Please, mention one problem that is NP-Hard but not NP-Complete? And, explain why.

I see some papers assert Degree Constrained Minimum Spanning Tree is an NP-Hard problem and some say it's NP-Complete. Why so? Is it something that we don't have a clear idea about?


Solution 1:

The difference is that NP-complete means both NP-hard and in NP. Sometimes it's not important to mention that something is in NP even if it is, so NP-hard is said instead. I don't think there's some sophisticated motive behind it.

The halting problem is a classical example of NP-hard but not in NP problem; it can't be in NP since it's not even decidable, and it's NP-hard since given any NP-language $L$ and an NP machine $M$ for it, then the reduction from $L$ to halting problem goes like this:

Reduce the input $x$ to the input $(M',x)$, where $M'$ is a machine that runs $M$ on $x$ in all the possible ways ($M$ is non-deterministic, so there are several such ways, but a finite number since $M$ is polynomial), and halts if $M$ accepts in at least one of these computations.

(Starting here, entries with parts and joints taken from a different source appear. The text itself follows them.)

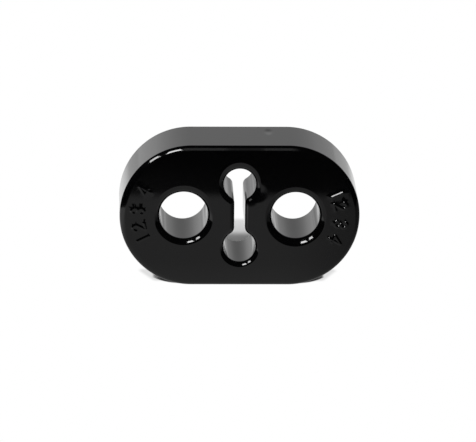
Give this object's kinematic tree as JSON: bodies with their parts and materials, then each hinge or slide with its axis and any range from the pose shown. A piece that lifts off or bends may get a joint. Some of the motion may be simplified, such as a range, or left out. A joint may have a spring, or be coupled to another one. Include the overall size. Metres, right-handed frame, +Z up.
{
  "type": "exhaust hanger",
  "caption": "Oval block of black polyurethane with a bore at each end for a hanger rod and a slotted relief between them. It holds an exhaust pipe under a car and soaks up its shaking.",
  "frame": {"origin": "middle of the long flat side that the block stands on", "axes": "+X along the block's length, from bore to bore, +Y through its thickness, from the front face with the rounded edges to the back face, +Z up, from the lower relief hole to the upper one"},
  "size_m": [0.0742, 0.0254, 0.0444],
  "materials": {
    "polyurethane": "gloss"
  },
  "bodies": {
    "root": {"hanger_block": "polyurethane"}
  },
  "joints": []
}
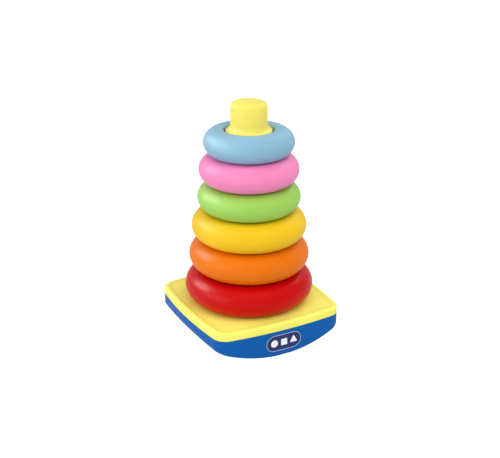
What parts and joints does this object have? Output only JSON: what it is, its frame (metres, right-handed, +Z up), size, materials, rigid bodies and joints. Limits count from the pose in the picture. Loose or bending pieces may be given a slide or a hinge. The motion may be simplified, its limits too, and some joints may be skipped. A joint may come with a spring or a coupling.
{
  "type": "stacking ring toy",
  "caption": "Child's stacking tower: plump hollow rings of falling size on a stepped post, which stands on a square base with a curved underside for rocking.",
  "frame": {"origin": "under the post, on the flat strip of the rocker that the toy stands on", "axes": "+Z up along the post, X the direction in which the base rocks, badge on the -Y side"},
  "size_m": [0.142, 0.142, 0.2338],
  "materials": {
    "blue_plastic": "satin moulded",
    "pale_yellow_plastic": "satin moulded",
    "badge_face": "printed, gloss",
    "screw_steel": "zinc plated",
    "red_plastic": "satin blow-moulded",
    "orange_plastic": "satin blow-moulded",
    "amber_plastic": "satin blow-moulded",
    "green_plastic": "satin blow-moulded",
    "pink_plastic": "satin blow-moulded",
    "light_blue_plastic": "satin blow-moulded"
  },
  "bodies": {
    "base": {"rocker_shell": "blue_plastic", "base_top": "pale_yellow_plastic", "post": "pale_yellow_plastic", "badge": "badge_face", "base_screws": "screw_steel"},
    "red_ring": {"red_ring": "red_plastic"},
    "orange_ring": {"orange_ring": "orange_plastic"},
    "yellow_ring": {"yellow_ring": "amber_plastic"},
    "green_ring": {"green_ring": "green_plastic"},
    "pink_ring": {"pink_ring": "pink_plastic"},
    "blue_ring": {"blue_ring": "light_blue_plastic"}
  },
  "joints": [
    {"name": "red_lift", "type": "slide", "parent": "base", "child": "red_ring", "axis": [0, 0, 1], "range_m": [0, 0.2092]},
    {"name": "orange_lift", "type": "slide", "parent": "red_ring", "child": "orange_ring", "axis": [0, 0, 1], "range_m": [0, 0.1771]},
    {"name": "yellow_lift", "type": "slide", "parent": "orange_ring", "child": "yellow_ring", "axis": [0, 0, 1], "range_m": [0, 0.146]},
    {"name": "green_lift", "type": "slide", "parent": "yellow_ring", "child": "green_ring", "axis": [0, 0, 1], "range_m": [0, 0.117]},
    {"name": "pink_lift", "type": "slide", "parent": "green_ring", "child": "pink_ring", "axis": [0, 0, 1], "range_m": [0, 0.0894]},
    {"name": "blue_lift", "type": "slide", "parent": "pink_ring", "child": "blue_ring", "axis": [0, 0, 1], "range_m": [0, 0.0617]}
  ]
}
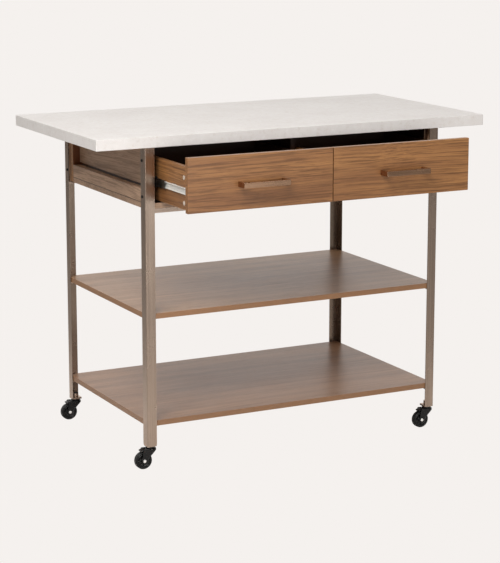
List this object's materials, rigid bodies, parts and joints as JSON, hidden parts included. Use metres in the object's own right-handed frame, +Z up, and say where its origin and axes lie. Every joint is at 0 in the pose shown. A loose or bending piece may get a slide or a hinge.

Of course, $M'$ is not polynomial, but the reduction (producing $(M',x)$ given $x$) is polynomial, so this is a polynomial-time reduction.

Sometimes people are not satisfied with HP (halting problem) since it's undecidable. It's much more difficult to give a concrete example of a decidable problem, since most of the everyday problems are in PSPACE and it is yet unknown if PSPACE is different than P (if it is, then every PSPACE-complete language, such as TQBF (the language of all true quantified boolean formulas) will do. For now, we need to go as far as NEXP-complete problems (since the hierarchy theorems show that NP is different than NEXP).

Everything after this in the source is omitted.